Numa audição por videoconferência para o Tribunal Central Criminal de Lisboa, José Miguel Júdice salientou que o acesso aos documentos pessoais e profissionais, mesmo sem a posterior publicação online dessas informações, é como “uma espada” sobre a sua cabeça, considerando até “mais grave um ladrão que entrou no computador do que um ladrão que entra em casa”, pela impossibilidade de ter noção das informações que foram acedidas.
Por outro lado, o ex-advogado, que exerceu a profissão entre 1975 e 2019 e é agora comentador televisivo, garantiu “por sanidade mental” não ter ido à procura de informações pessoais que pudessem ter sido divulgadas na Internet.
Questionado ainda pelo advogado de defesa de Rui Pinto sobre essas informações, José Miguel Júdice começou por expor que Francisco Teixeira da Mota foi recentemente seu advogado num processo e que também não gostaria de ver expostas publicamente as conversas que tiveram e que estavam abrangidas pelo segredo profissional.
José Miguel Júdice descartou ainda qualquer ligação relevante ao mundo do futebol entre os seus ficheiros pessoais, ao assumir ter apenas representado “há muitos anos” o Benfica no mandato de Manuel Vilarinho, entre 2000 e 2003.
Já sobre o caso ‘Luanda Leaks’ - que expôs em janeiro de 2020 alegados esquemas financeiros da empresária Isabel dos Santos e do marido, que lhes terão permitido retirar dinheiro do erário público angolano através de paraísos fiscais -, o antigo sócio fundador da PLMJ reconheceu ter representado no passado “uma empresa que era detida, entre outras pessoas, por Isabel dos Santos”.
Outra das testemunhas ouvidas esta tarde foi a advogada Inês Pinto da Costa, igualmente do escritório PLMJ, que recusou responder a questões ligadas ao caso ‘Luanda Leaks’, cuja fonte é também Rui Pinto, escudando-se no sigilo profissional. Porém, foi mais expansiva nas respostas sobre o impacto pessoal de ver a sua caixa de correio eletrónica alegadamente acedida pelo criador do ‘Football Leaks’.
“Enquanto profissional é uma violação de todos os princípios e enquanto pessoa é pura e simples violação. É um sentimento muito difícil de ultrapassar saber que alguém entrou no nosso computador e que levou documentos pessoais e de terceiros, ainda que não haja publicação. Não significa que os documentos não tenham sido disponibilizados a terceiros. A partir do momento que são retirados, perde-se o controlo de quem a eles acede”, frisou.

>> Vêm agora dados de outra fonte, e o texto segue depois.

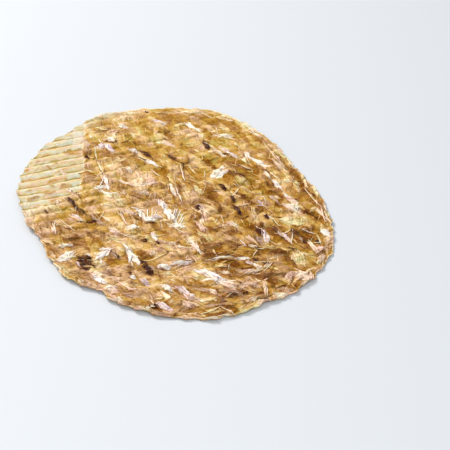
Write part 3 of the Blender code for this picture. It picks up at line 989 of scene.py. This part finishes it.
def border(index):
    """The indices along a grid's border, anticlockwise from its first corner."""
    return np.concatenate([index[:-1, 0], index[-1, :-1], index[:0:-1, -1], index[0, :0:-1]])


def wall_triangles(upper, lower):
    """The wall at the rim: for each coarse step a fan to its first point, and one to its second."""
    step = np.arange(lower.size)
    first, second = lower[step], lower[(step + 1) % lower.size]
    fine = [upper[(FINER * step + k) % upper.size] for k in range(FINER + 1)]
    half = FINER // 2
    fans = [np.stack([first if k < half else second, fine[k + 1], fine[k]], 1) for k in range(FINER)]
    return np.concatenate([np.stack([first, second, fine[half]], 1), *fans])


def point_normals(places, quads, triangles):
    """Each point's normal: the sum of its faces' normals, which are the crossed diagonals of the quads."""
    total = np.zeros_like(places)
    for faces, far in ((quads, 3), (triangles, 2)):
        across = places[faces[:, 2]] - places[faces[:, 0]]
        other = places[faces[:, far]] - places[faces[:, 1]]
        for corner in range(faces.shape[1]):
            for axis, part in enumerate(np.cross(across, other).T):
                total[:, axis] += np.bincount(faces[:, corner], part, len(places))
    return total / np.maximum(np.linalg.norm(total, axis=1, keepdims=True), 1e-12)

# %% Build a piece from arrays
ATTRIBUTES = ("depth", "hue", "membrane", "stain_and_shade", "crease", "grain", "bar", "thin")
NO_TRIANGLES = np.empty((0, 3), int)


def make_piece(name, places, quads, triangles, numbers, material, normals=None):
    """A mesh object from whole arrays, with each named number as a float attribute on its points."""
    mesh = bpy.data.meshes.new(name)
    corners = np.concatenate([quads.ravel(), triangles.ravel()]).astype(np.int32)
    sizes = np.concatenate([np.full(len(quads), 4), np.full(len(triangles), 3)])
    starts = np.concatenate([[0], np.cumsum(sizes)[:-1]]).astype(np.int32)
    mesh.vertices.add(len(places))
    mesh.vertices.foreach_set("co", np.clip(places, cad_box[0], cad_box[1]).astype(np.float32).ravel())
    mesh.loops.add(len(corners))
    mesh.loops.foreach_set("vertex_index", corners)
    mesh.polygons.add(len(sizes))
    mesh.polygons.foreach_set("loop_start", starts)
    mesh.update(calc_edges=True)
    mesh.shade_smooth()
    if normals is not None:
        mesh.normals_split_custom_set_from_vertices(normals)
    for label in ATTRIBUTES:
        layer = mesh.attributes.new(label, "FLOAT", "POINT")
        value = numbers.get(label, np.zeros(len(places)))
        layer.data.foreach_set("value", value.astype(np.float32))
    mesh.materials.append(material)
    piece = bpy.data.objects.new(name, mesh)
    bpy.context.scene.collection.objects.link(piece)
    return piece

# %% [markdown]
# ## The dried flesh
#
# Thin flesh is the colour of straw and thick flesh of amber, because it swallows more light; the colour ramp
# below says that. Fibres are a noise that is stretched along the grain: the coordinates are first turned by
# the grain attribute, then squeezed. The glaze is a thin clear coat, whose patches break the reflections of
# the window into glints.


# %% The colours, and small helpers for nodes
def linear(red, green, blue):
    """A colour as a screen shows it, 0 to 255, as the linear light that a shader mixes."""
    share = np.array([red, green, blue]) / 255
    light = np.where(share <= 0.04045, share / 12.92, ((share + 0.055) / 1.055) ** 2.4)
    return (*light.tolist(), 1.0)


FLESH_RAMP = (
    (0.00, linear(252, 238, 204)),
    (0.16, linear(238, 210, 162)),
    (0.36, linear(216, 176, 106)),
    (0.56, linear(190, 142, 62)),
    (0.76, linear(160, 104, 24)),
    (0.90, linear(132, 78, 6)),
    (1.00, linear(104, 56, 6)),
)
PINKER = linear(240, 196, 166)
GREENER = linear(226, 238, 200)
# The white film: white skin, and also the painted highlight on the raised edges of scraps
WHITE_SKIN_AND_HIGHLIGHT = linear(255, 253, 250)
LILAC_SKIN_AND_HIGHLIGHT = linear(212, 184, 198)
CREAM_SKIN_AND_HIGHLIGHT = linear(255, 240, 206)
# Dark skin and blood, and the painted shadow lines of the dark streaks to the right
DARK_SKIN_AND_SHADE = linear(40, 14, 24)
BROWN_SKIN_AND_SHADE = linear(86, 38, 16)
# The painted shadow beside the scraps' edges
CREASE_SHADE_TINT = linear(150, 98, 44)
# The bars' lines: partly the rack's mark, partly painted shade
OLIVE = linear(158, 130, 40)
THIN_BANDS = (
    (0.34, linear(202, 210, 192)),
    (0.44, linear(226, 220, 196)),
    (0.51, linear(212, 196, 130)),
    (0.58, linear(230, 200, 182)),
    (0.68, linear(200, 152, 78)),
)


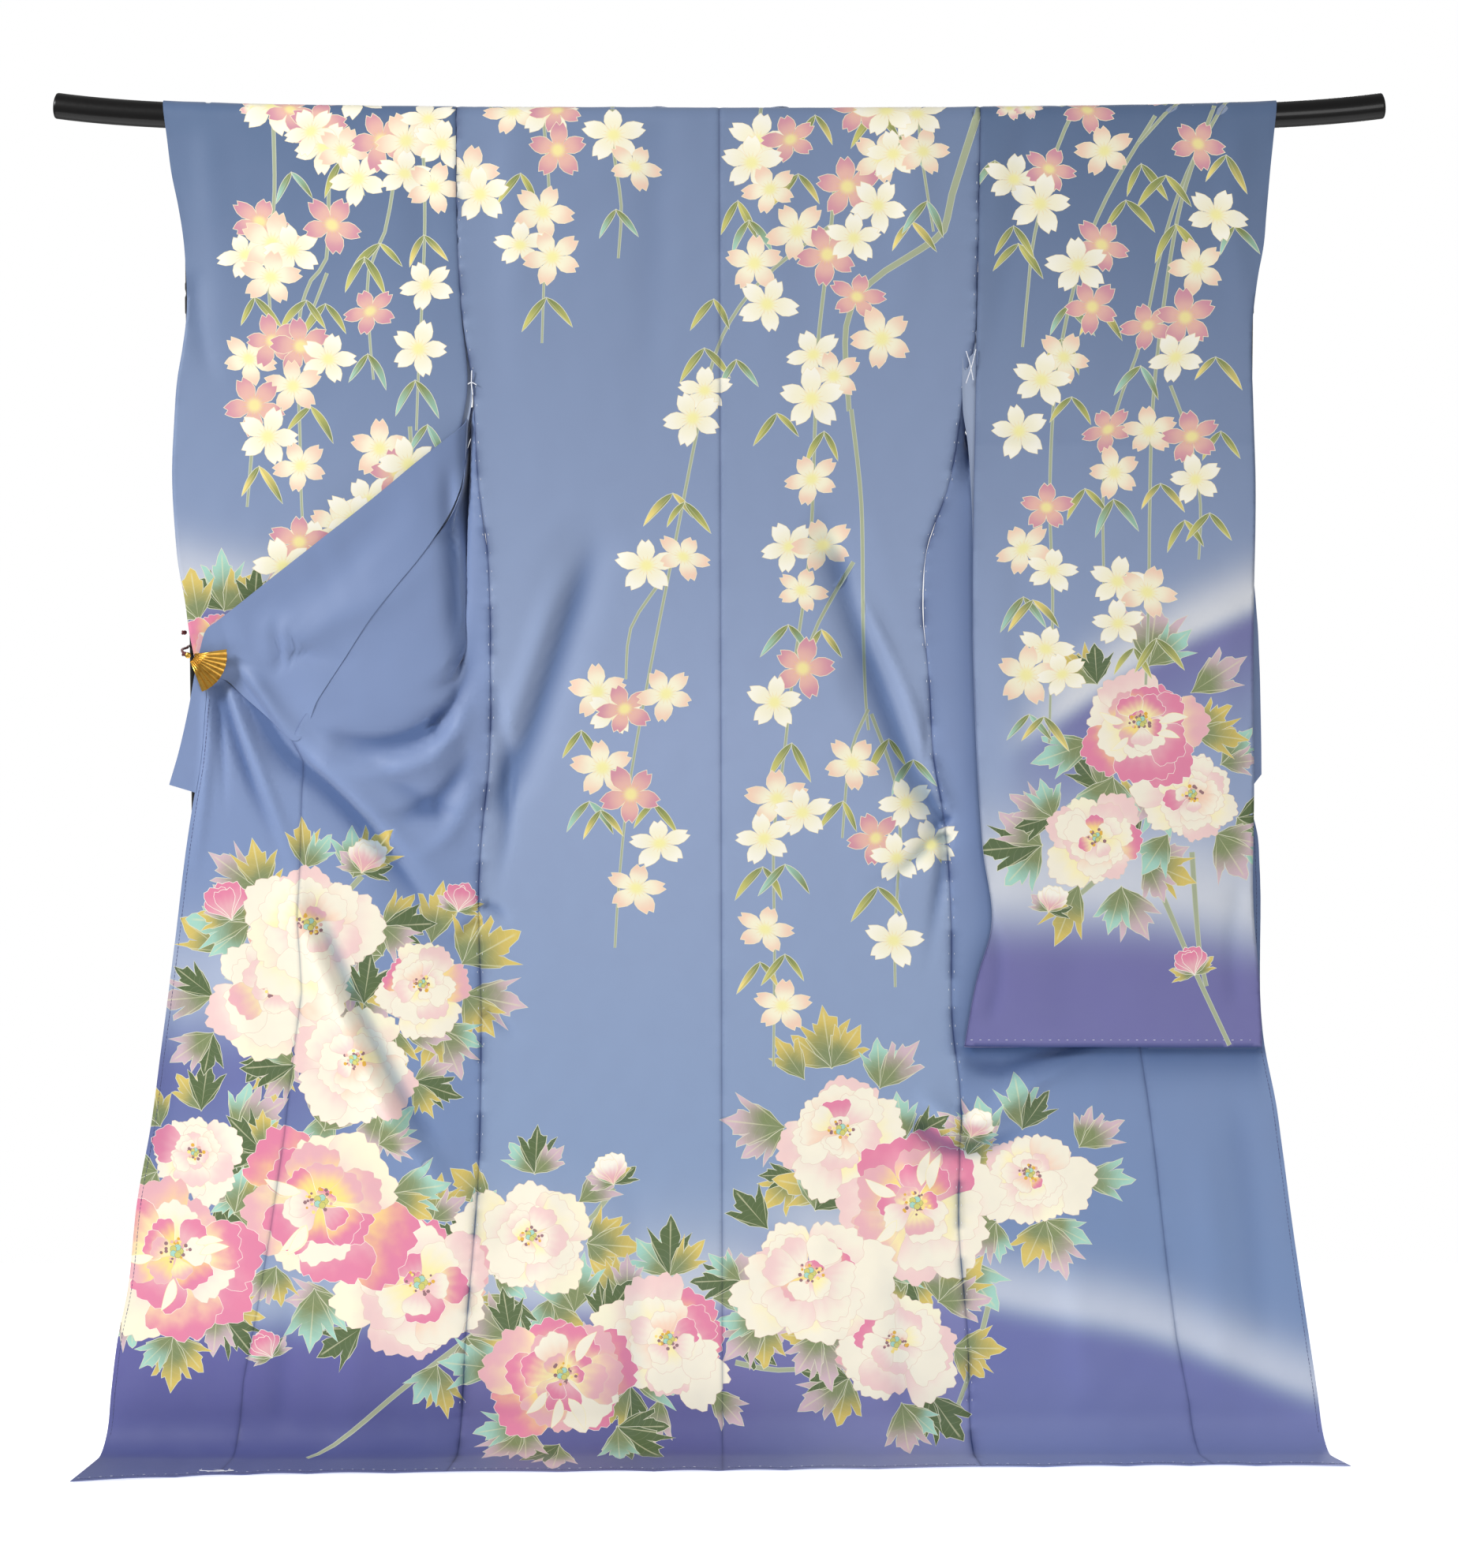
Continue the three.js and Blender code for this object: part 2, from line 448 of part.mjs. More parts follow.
/** The low bar that ties the two posts together. */
function stretcher() {
  const length = 2 * (POST.x - POST.radius - GAP);
  const geometry = new THREE.CylinderGeometry(STRETCHER.radius, STRETCHER.radius, length, STRETCHER.sides);
  geometry.rotateZ(QUARTER);
  geometry.translate(0, 0, STRETCHER.height);
  return geometry;
}

// ---- the clip that holds the left front to the left post ----

/** The clip's folding fan: blades that stand a little proud of each other by turns. */
function fan() {
  const outline = new THREE.Shape();
  const turns = FAN.blades * 2;
  outline.moveTo(0, 0);
  for (let i = 0; i <= turns; i += 1) {
    const angle = THREE.MathUtils.degToRad(mix(FAN.to, FAN.from, i / turns));
    const reach = FAN.radius - (i % 2) * 1.2;
    outline.lineTo(reach * Math.cos(angle), reach * Math.sin(angle));
  }
  outline.closePath();
  const geometry = new THREE.ExtrudeGeometry(outline, { depth: FAN.wall, bevelEnabled: false });
  geometry.rotateX(QUARTER);
  geometry.translate(FAN.x, FAN.y, FAN.z);
  return geometry;
}

/** The cord that ties the clip to the post: back past the post's outer side and round behind it. */
function clipCord() {
  const loop = POST.radius + 3;
  const start = [[FAN.x - 1, FAN.y + 1.2, FAN.z + 1], [FAN.x - 8, FAN.y + 8, FAN.z + 4], [FAN.x - 12, -18, FAN.z + 7]];
  const turn = Array.from({ length: 9 }, (_, i) => {
    const angle = THREE.MathUtils.degToRad(196 - i * 26);
    return [-POST.x + loop * Math.cos(angle), loop * Math.sin(angle), FAN.z + 9 + i * 1.2];
  });
  const path = new THREE.CatmullRomCurve3([...start, ...turn].map((point) => new THREE.Vector3(...point)));
  const section = new THREE.Shape();
  section.absarc(0, 0, 1.6, 0, 2 * Math.PI, false);
  return new THREE.ExtrudeGeometry(section, { steps: 36, curveSegments: 4, extrudePath: path, bevelEnabled: false });
}

/** A knot of the clip's cord beside the post. */
function bead(radius, z) {
  const geometry = new THREE.SphereGeometry(radius, 12, 8);
  geometry.translate(-POST.x - POST.radius - 5.5, -9, z);
  return geometry;
}

const object = new THREE.Group();

/** Adds one named piece, with a material of its own. */
function add(name, geometry, material) {
  const mesh = new THREE.Mesh(geometry, material.clone());
  mesh.name = name;
  object.add(mesh);
  return mesh;
}

add("rail", rail(), COLOURS.lacquer);
for (const [name, side] of [["left", -1], ["right", 1]]) {
  const top = railAxis(POST.x) - RAIL.radius - 2 * GAP;
  const parts = {
    upper: upright(POST.radius, POST.joint + GAP, top, POST.sides),
    lower: upright(POST.radius, FOOT.height + GAP, POST.joint, POST.sides),
  };
  for (const [length, geometry] of Object.entries(parts)) {
    add(`post_${name}_${length}`, geometry, COLOURS.lacquer).position.x = side * POST.x;
  }
  add(`foot_${name}`, foot(), COLOURS.lacquer).position.x = side * POST.x;
}
add("stretcher", stretcher(), COLOURS.lacquer);
add("back_left", back(SIDE_LEFT), COLOURS.silk);
add("back_right", back(SIDE_RIGHT), COLOURS.silk);
add("front_left", front(FRONT_LEFT, SIDE_LEFT, OVERLAP_SEAM_LEFT), COLOURS.silk);
add("front_right", front(FRONT_RIGHT, SIDE_RIGHT, OVERLAP_SEAM_RIGHT), COLOURS.silk);
add("overlap_left", overlap(OVERLAP_SEAM_LEFT, EDGE_LEFT), COLOURS.silk);
add("overlap_right", overlap(OVERLAP_SEAM_RIGHT, EDGE_RIGHT), COLOURS.silk);
add("collar", collar(), COLOURS.silk);
add("sleeve_left", sleeve(SLEEVE_LEFT_INNER, SLEEVE_LEFT_EDGE, SLEEVE_LEFT_DEPTH), COLOURS.silk);
add("sleeve_right", sleeve(SLEEVE_RIGHT_INNER, SLEEVE_RIGHT_EDGE, SLEEVE_RIGHT_DEPTH), COLOURS.silk);
add("clip_fan", fan(), COLOURS.gold);
add("clip_cord", clipCord(), COLOURS.cord);
add("clip_knot_low", bead(3.4, FAN.z + 1), COLOURS.cord);
add("clip_knot_high", bead(3.4, FAN.z + 28), COLOURS.cord);

export default object;
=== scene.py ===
"""A furisode kimono hung over the rail of its lacquered stand, dyed with weeping cherry and peonies."""

import logging
import math
from collections.abc import Callable, Sequence
from dataclasses import dataclass, field
from enum import Enum

import bpy
import numpy as np
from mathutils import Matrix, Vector
from mathutils.geometry import delaunay_2d_cdt


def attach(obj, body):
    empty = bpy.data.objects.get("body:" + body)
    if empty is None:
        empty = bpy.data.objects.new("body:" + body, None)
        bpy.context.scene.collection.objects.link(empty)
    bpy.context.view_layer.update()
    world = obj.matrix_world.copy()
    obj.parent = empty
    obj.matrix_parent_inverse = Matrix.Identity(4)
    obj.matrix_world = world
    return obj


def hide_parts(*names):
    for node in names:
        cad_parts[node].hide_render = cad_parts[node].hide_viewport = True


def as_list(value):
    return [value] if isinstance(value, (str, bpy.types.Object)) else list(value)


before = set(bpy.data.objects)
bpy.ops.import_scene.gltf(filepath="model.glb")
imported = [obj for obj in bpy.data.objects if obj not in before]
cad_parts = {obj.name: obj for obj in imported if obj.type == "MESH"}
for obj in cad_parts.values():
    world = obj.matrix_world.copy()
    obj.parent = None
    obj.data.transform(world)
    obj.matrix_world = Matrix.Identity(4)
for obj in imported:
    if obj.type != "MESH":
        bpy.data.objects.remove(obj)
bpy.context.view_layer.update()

LOG = logging.getLogger("furisode")
MM = 0.001
QUARTER = math.pi / 2
BODY = "root"
Array = np.ndarray
Colour = tuple[float, float, float]
Number = "Wire | float"


# ---------------------------------------------------------------- small maths


def dye(red: float, green: float, blue: float) -> Colour:
    """A colour of the dyer's chart, from 0 to 255 a channel, as the linear colour of a material."""
    shares = [channel / 255 for channel in (red, green, blue)]
    return tuple(s / 12.92 if s <= 0.04045 else ((s + 0.055) / 1.055) ** 2.4 for s in shares)


def smooth(share: Array | float) -> Array:
    """An even step from 0 to 1 with level ends."""
    t = np.clip(share, 0.0, 1.0)
    return t * t * (3 - 2 * t)


def mix(a: Array | float, b: Array | float, share: Array | float) -> Array:
    """The value a share of the way from a to b."""
    return a + (b - a) * share


def straight(rows: Sequence[Sequence[float]]) -> Callable[[Array], Array]:
    """A function through rows of key and value, in straight lines between them."""
    table = np.array(sorted(rows))
    return lambda at: np.interp(at, table[:, 0], table[:, 1])


def flowing(rows: Sequence[Sequence[float]]) -> Callable[[Array], Array]:
    """A function through rows of a key and one or more values, in smooth cubic pieces."""
    table = np.array(sorted(rows, key=lambda row: row[0]), dtype=float)
    keys, values = table[:, 0], table[:, 1:]
    slopes = np.gradient(values, keys, axis=0)

    def value(at: Array) -> Array:
        """The values at each key of an array; a single column comes back flat."""
        at = np.atleast_1d(at)
        i = np.clip(np.searchsorted(keys, at) - 1, 0, len(keys) - 2)
        gap = (keys[i + 1] - keys[i])[:, None]
        t = np.clip((at - keys[i])[:, None] / gap, 0.0, 1.0)
        out = (
            (2 * t**3 - 3 * t**2 + 1) * values[i]
            + (t**3 - 2 * t**2 + t) * gap * slopes[i]
            + (3 * t**2 - 2 * t**3) * values[i + 1]
            + (t**3 - t**2) * gap * slopes[i + 1]
        )
        return out[:, 0] if out.shape[1] == 1 else out

    return value


def through(columns: Array, place: Array) -> Array:
    """A point on the smooth curve through each row of control points.

    Args:
        columns: Control points, one row of them for each wanted point (n, count, axes).
        place: Where along its row each wanted point lies, from 0 to count - 1.

    Returns:
        The points (n, axes).
    """
    last = columns.shape[1] - 1
    i = np.clip(place.astype(int), 0, last - 1)
    t = (place - i)[:, None]
    row = np.arange(len(place))
    a, b, c, d = (columns[row, np.clip(i + k, 0, last)] for k in (-1, 0, 1, 2))
    return b + 0.5 * t * (c - a + t * (2 * a - 5 * b + 4 * c - d + t * (3 * (b - c) + d - a)))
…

Já Nuno Morais Sarmento, igualmente advogado da PLMJ, destacou por vídeoconferência a “sensação de devassa e de violação de privacidade” por ver a sua caixa de correio eletrónica ser alvo de intrusão e lembrou que tinha na sua posse informações não só abrangidas pelo segredo profissional, mas também sob segredo de Estado, aludindo ao caso do antigo espião Jorge Silva Carvalho.
“Surgiram e-mails publicados que tinham a ver com um cliente, Jorge Silva Carvalho, que estavam no meu computador e no computador do Dr. João Medeiros, não posso dizer se saíram do meu computador ou do dele. Era informação que, em parte, estava sujeita a segredo de Estado”, notou, refutando ainda quaisquer referências nos seus e-mails ou ficheiros à esfera do futebol ou eventualmente relacionados com o caso ‘Luanda Leaks’.
O julgamento prossegue na quarta-feira a partir das 14:00 com as audições dos advogados Miguel Reis, Diogo de Campos e Sandra Lopes e as secretárias Mónica Dias, Fátima Bulhosa, Ana Paula Bago e Isabel Mascarenhas, todos na condição de testemunhas e ligados à PLMJ.
Rui Pinto, de 31 anos, responde por um total de 90 crimes: 68 de acesso indevido, 14 de violação de correspondência, seis de acesso ilegítimo, visando entidades como o Sporting, a Doyen, a sociedade de advogados PLMJ, a Federação Portuguesa de Futebol (FPF) e a Procuradoria-Geral da República (PGR), e ainda por sabotagem informática à SAD do Sporting e por extorsão, na forma tentada. Este último crime diz respeito à Doyen e foi o que levou também à pronúncia do advogado Aníbal Pinto.
O criador do Football Leaks encontra-se em liberdade desde 07 de agosto, “devido à sua colaboração” com a Polícia Judiciária (PJ) e ao seu “sentido crítico”, mas está, por questões de segurança, inserido no programa de proteção de testemunhas em local não revelado e sob proteção policial.